Еще до суда умер от сердечного приступа тюремный опер Козлов.
После суда тяжело заболел судья.
– Всех вы свалили, – шепотом сказала мне потом моя адвокатесса.
Я удивился: не нашей рукой это было сделано.
16. РАЗОБЛАЧЕНИЕ
После приговора нас с Шимоном соединили. Был вечер, падал снег. В тюремном дворе, где нам выдавали матрасы, чтобы повести в одну из камер, Шимон бросился мне на шею. Мы едва не плакали от радости, чуть не задушили друг друга.
Шутка ли, вместе, без уголовников! И даже разговаривать друг с другом теперь разрешается! Это было, как медовый месяц. Мы говорили и не могли наговориться, отдыхали, читали, гуляли, наслаждались воздухом, небом, книгами, мыслями, а главное – покоем. Когда приходила передача – сколько было дополнительной радости!
Вскоре мы обнаружили, что в противоположной башне размещены Олег с моим братом, и что водят нас в один туалет. Мы начинаем общаться с помощью надписей, но менты регулярно осматривают двери, подоконник и стараются все стирать. Как быть? В туалете от потолка до пола шла толстая труба с отдушиной. Для чего она? Действует ли?
На всякий случай я незаметно сунул через отдушину вверх скомканную газету. Она хорошо держалась в трубе. На следующий день мы проверили – вытащили газету сухой и невредимой. Эврика! Но как сообщить нашим? Раздатчица – неплохая баба, дебелая донская казачка – отказывается. Она говорит, что прошлую записку мой брат читал, стоя посреди камеры, а такое позирование перед «глазком» может дорого обойтись передаточному звену. Мы обещаем вправить ему мозги, уговариваем, клянемся, что эта записка – последняя, и баба берет ее. Труба моментально заработала вовсю. Мы передавали друг другу целые книги и тетради, удерживая их в трубе плотной газетной пробкой. О чем только не дискутировали мы тогда! Даже о теории относительности. Если вселенная, по «красному смещению», разлеталась из одной точки, то эта точка является ее центром тяжести и одновременно центром изначального, абсолютного покоя. Чтобы вывести тело из этой точки, требовалось приложить к нему энергию для преодоления гравитации и для придания скорости. Это увеличивает массу тела по сравнению с массой абсолютного покоя в исходной точке, замедляет время и пр. Чтобы вернуть тело в исходную точку, надо отобрать у него полученную ранее энергию (массу). Эта космоцентрическая теория возбуждала особенно бурные споры.

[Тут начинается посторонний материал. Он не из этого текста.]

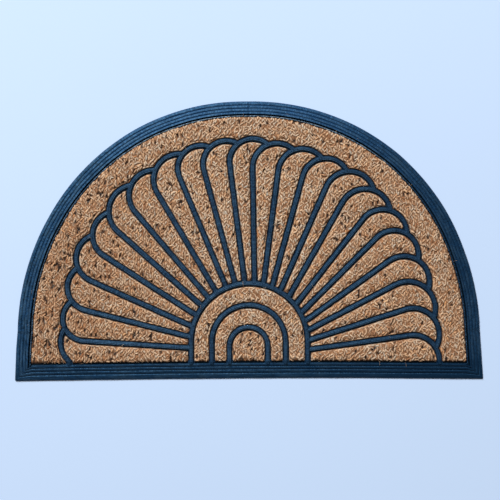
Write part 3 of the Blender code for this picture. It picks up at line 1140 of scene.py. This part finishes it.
def loop_places(field):
    """Middle and lean of each loop, in columns that lean left and right in turn, and the missing ones."""
    columns = int(2 * COIR_RADIUS / COLUMN_PITCH) + 2
    rows = int(MAT_DEPTH / ROW_PITCH) + 2
    column, row = (grid.ravel() for grid in np.meshgrid(np.arange(columns), np.arange(rows)))
    count = len(column)
    places = np.column_stack((
        -COIR_RADIUS + column * COLUMN_PITCH + rng.normal(0, COLUMN_SPREAD, count),
        COIR_FRONT + (row + 0.5 * (column % 2)) * ROW_PITCH + rng.normal(0, ROW_SPREAD, count),
    ))
    places += DRIFT * np.column_stack([waves(places, DRIFT_WAVES, seed) for seed in (11, 12)])
    lean = LOOP_LEAN * np.where(column % 2, 1, -1) + rng.normal(0, LEAN_SPREAD, count)
    lean += LEAN_DRIFT * waves(places, LEAN_WAVES, seed=13)
    distance, away = field.distance(places), field.away(places)
    clearance = field.clearance(places)
    along_rib = np.arctan2(away[:, 1], away[:, 0])
    turn = (along_rib - lean + math.pi / 2) % math.pi - math.pi / 2
    start = clearance + ALONG_RIB_START
    lean += turn * (1 - ramp(distance, start, start + ALONG_RIB_WIDTH))
    inside = (room_to_edge(places)[0] > 0) & (distance > clearance - LOOP_OVERLAP)
    missing = rng.random(count) < MISSING_SHARE * (1 + MISSING_BY_DARKENING * np.clip(darkening(places), 0, 1))
    return places[inside & ~missing], lean[inside & ~missing], places[inside & missing]


def make_loops(field, places, lean):
    """The coir's surface: yarn loops that rise from the ground, lean over and dip under their neighbours."""
    count = len(places)
    arch = arch_of(LOOP_RINGS)
    length = LOOP_LENGTH * rng.uniform(*LOOP_LENGTHS, count)
    lines = strand_lines(places, math.pi / 2 + lean, length, rng.normal(0, LOOP_BOW, count), arch)
    radius = LOOP_RADIUS * rng.uniform(*LOOP_RADII, count)
    own = np.minimum(radius, field.room(places)) * 0.8
    inset = edge_inset(places)
    uneven = rng.uniform(-0.0006, 0.0006, count) * inset / OUTER_INSET * 0.5
    lines, kept = keep_clear(field, lines, own, inset + radius * 0.5 + uneven)
    rise = rng.normal(0, LOOP_UNEVEN, count)
    top = field.height(lines) - radius[:, None] * STRAND_FLATNESS + rise[:, None]
    height = np.maximum(top - LOOP_DIP * (1 - arch ** 0.8), COIR_UNDERSIDE + 0.002)
    shade = rng.normal(LOOP_SHADE, LOOP_SHADE_SPREAD, count) + BAND_SHADE * waves(places, BANDS, seed=21)
    brown = np.where(rng.random(count) < BROWN_SHARE, BROWNER, 0)
    shade += PATCH_SHADE * waves(places, PATCHES, seed=22) - brown
    # Painted shade: each loop darker towards its ends, where it dips under its neighbours
    end_shade = LOOP_END_SHADE + (1 - LOOP_END_SHADE) * arch[:, None]
    red = COIR_RED + rng.normal(0, LOOP_RED_SPREAD, count)
    colours = coir_colours(shade - darkening(places), red, end_shade)
    radii = radius[:, None] * (0.62 + 0.38 * arch)
    roll = rng.uniform(-0.3, 0.3, count)
    lines = raised(lines, height)
    return tube_meshes("coir_loops", LOOP_PIECES, places, kept, lines, radii, LOOP_SIDES, colours, roll)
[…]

Как-то нас с Шимоном повели на прогулку. У выхода из тюремного корпуса мы вдруг увидели в коридоре… маленького ребенка! Свет падал на него через зарешеченную дверь, ментовка, шутя, гонялась за ним, а ребеночек смеялся и убегал, умилительно топая ножками. Это выводили на прогулку баб с нижнего этажа. Когда арестованной бабе ребенка оставить не на кого – он отправляется в тюрьму вместе с ней, сидит в той же общей камере, дышит той же физической и моральной атмосферой…

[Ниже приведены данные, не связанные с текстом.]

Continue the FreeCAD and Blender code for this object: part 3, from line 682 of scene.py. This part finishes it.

Нас внезапное появление ребенка потрясло пронзительной радостью и болью: счастье было видеть дите после стольких месяцев, и жутко было видеть его здесь…
Во дворик нас выводил молодой мент. Он оттягивал верх своей форменной фуражки а-ля эсэсовец. Многие менты стараются подражать духовным братьям. Мент сказал какую-то гадость о евреях, и у Шимона с ним чуть не дошло до драки. Мент струхнул, сбавил тон и ретировался.
Месяц шел за месяцем, а нас никуда не отправляли. Мы стали требовать соединения всех нас в одной камере. Угрожая голодовкой, добились своего. Дело в том, что начальнику тюрьмы Линькову уже пришлось столкнуться с такой формой протеста. Незадолго до суда я через раздатчицу узнал, что у Шимона перевязана голова, и что сделал это небезызвестный Малышев, которого после меня подсадили к Шимону.
Малышев еще при мне по трубе отопления (через кружку) поругался с грузинскими дельцами, сокамерниками Шимона. Что-то кто-то не так ответил, и пошло состязание в звенящих по трубе десятиэтажных выражениях с грузинским акцентом и без оного.
После этого Малышев, как разъяренный бык, сопя, ходил по камере и сдавленным голосом твердил:
– Ну, попадутся они мне… В соседний дворик выйдут погулять…
Через стену перепрыгну… Ох, и ма-аленьким этот дворик им покажется! С коробочку!
И выразительно хлопал об стол спичечным коробком. Он считал виновной всю камеру, так как кто и не говорил, тот все же слышал и не вмешался.